_Set problem_
Your task is to filter the data below down to the lines holding "origin".

_Material_

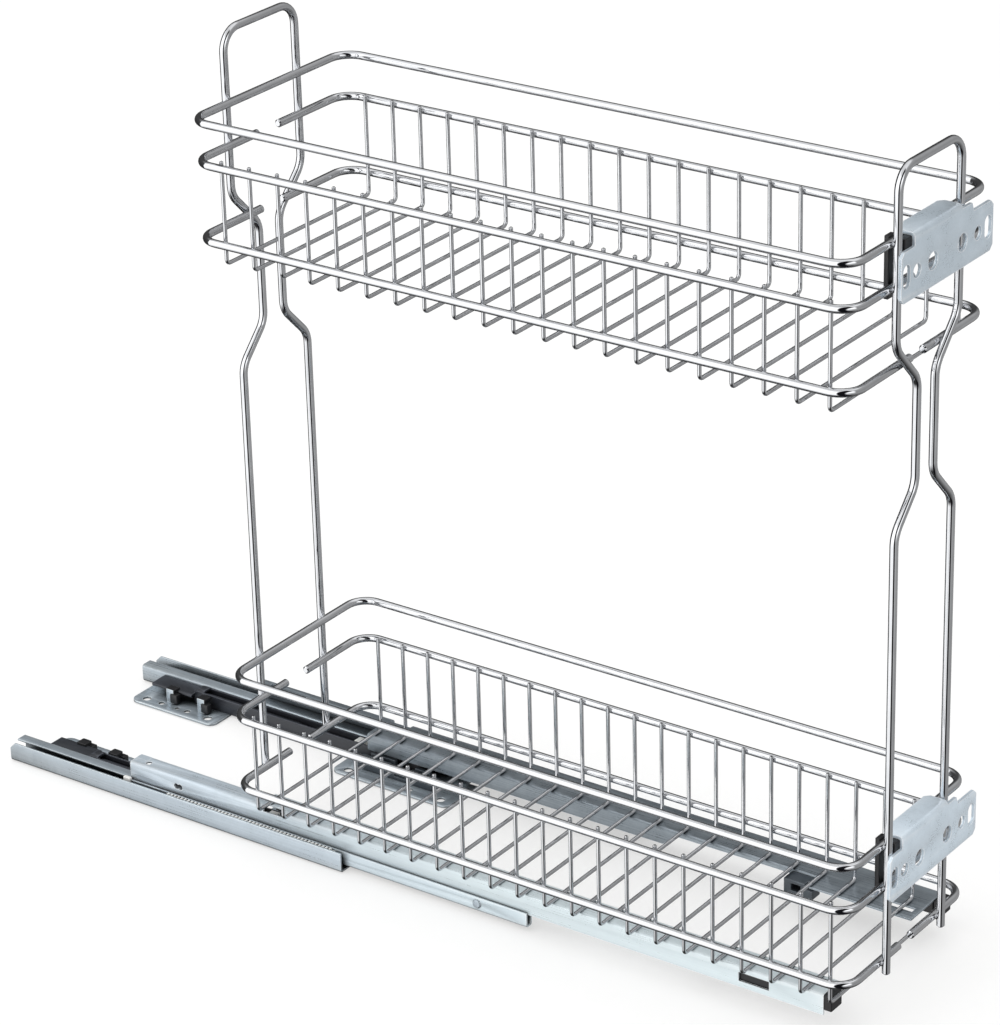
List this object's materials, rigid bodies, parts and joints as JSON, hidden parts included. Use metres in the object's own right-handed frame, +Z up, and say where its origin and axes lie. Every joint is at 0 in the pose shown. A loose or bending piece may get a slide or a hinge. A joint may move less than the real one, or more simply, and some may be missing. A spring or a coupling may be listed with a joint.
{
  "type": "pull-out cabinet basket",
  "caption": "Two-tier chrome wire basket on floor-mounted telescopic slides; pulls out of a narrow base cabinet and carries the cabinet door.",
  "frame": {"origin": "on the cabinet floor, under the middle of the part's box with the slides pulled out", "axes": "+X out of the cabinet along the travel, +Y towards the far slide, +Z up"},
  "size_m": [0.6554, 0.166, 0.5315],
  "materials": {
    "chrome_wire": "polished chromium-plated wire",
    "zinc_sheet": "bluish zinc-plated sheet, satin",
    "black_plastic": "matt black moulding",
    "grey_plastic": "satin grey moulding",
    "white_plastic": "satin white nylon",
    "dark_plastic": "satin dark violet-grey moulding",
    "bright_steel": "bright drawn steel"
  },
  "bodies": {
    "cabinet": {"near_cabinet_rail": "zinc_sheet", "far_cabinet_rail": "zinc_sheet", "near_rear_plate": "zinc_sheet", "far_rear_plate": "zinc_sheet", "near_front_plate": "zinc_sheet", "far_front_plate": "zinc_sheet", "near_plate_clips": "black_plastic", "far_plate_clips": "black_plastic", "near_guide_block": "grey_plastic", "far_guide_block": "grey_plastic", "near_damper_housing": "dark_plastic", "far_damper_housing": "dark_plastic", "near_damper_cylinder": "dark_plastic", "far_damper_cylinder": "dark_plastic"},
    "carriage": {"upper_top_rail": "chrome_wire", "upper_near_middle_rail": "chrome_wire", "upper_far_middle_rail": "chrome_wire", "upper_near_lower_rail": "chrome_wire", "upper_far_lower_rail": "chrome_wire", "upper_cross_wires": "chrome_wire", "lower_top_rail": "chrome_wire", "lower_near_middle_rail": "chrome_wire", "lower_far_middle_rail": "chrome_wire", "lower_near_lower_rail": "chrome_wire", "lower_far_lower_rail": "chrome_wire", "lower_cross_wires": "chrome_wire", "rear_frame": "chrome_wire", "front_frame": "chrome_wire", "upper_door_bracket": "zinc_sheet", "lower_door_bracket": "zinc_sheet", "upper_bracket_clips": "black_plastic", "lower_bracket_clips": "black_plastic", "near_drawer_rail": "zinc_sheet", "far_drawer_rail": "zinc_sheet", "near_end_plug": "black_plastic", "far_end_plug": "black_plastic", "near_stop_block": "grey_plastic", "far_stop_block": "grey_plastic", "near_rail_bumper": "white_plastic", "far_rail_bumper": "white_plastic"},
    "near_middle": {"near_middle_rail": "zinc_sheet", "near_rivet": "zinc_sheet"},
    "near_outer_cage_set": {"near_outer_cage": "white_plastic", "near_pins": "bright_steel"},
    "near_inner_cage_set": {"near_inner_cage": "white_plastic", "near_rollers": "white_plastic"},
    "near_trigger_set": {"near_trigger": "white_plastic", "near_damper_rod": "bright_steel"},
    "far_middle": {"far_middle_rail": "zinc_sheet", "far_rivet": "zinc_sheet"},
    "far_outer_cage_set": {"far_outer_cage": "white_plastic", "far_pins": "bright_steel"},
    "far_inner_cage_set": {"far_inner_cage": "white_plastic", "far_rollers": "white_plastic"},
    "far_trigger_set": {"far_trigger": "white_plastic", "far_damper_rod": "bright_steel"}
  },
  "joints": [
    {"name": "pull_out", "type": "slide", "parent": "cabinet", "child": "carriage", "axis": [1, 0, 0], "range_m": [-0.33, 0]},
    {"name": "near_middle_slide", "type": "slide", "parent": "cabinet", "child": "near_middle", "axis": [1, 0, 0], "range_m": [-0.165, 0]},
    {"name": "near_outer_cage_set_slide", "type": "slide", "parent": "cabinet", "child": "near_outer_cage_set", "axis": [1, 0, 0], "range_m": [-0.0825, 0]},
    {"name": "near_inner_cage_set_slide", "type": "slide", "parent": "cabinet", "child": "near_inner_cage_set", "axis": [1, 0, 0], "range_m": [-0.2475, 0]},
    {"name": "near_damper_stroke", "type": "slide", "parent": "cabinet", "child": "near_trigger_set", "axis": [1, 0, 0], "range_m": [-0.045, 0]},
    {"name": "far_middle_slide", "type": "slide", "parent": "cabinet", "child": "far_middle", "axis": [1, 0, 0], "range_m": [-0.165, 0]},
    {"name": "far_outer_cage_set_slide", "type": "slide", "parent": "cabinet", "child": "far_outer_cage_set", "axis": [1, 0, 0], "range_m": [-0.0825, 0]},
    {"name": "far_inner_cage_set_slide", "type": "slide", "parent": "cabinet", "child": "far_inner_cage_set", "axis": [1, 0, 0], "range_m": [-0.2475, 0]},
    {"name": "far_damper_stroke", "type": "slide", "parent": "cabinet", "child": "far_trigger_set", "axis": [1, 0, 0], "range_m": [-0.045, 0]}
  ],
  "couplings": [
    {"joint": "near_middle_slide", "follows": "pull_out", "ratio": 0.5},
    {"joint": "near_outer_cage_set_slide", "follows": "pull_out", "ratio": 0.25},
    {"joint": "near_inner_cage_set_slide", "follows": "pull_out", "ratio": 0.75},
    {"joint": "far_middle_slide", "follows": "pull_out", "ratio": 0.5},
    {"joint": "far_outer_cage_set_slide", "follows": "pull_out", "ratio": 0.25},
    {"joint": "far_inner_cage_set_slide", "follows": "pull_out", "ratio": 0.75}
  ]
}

_Completed task_
List this object's materials, rigid bodies, parts and joints as JSON, hidden parts included. Use metres in the object's own right-handed frame, +Z up, and say where its origin and axes lie. Every joint is at 0 in the pose shown. A loose or bending piece may get a slide or a hinge. A joint may move less than the real one, or more simply, and some may be missing. A spring or a coupling may be listed with a joint.
  "frame": {"origin": "on the cabinet floor, under the middle of the part's box with the slides pulled out", "axes": "+X out of the cabinet along the travel, +Y towards the far slide, +Z up"},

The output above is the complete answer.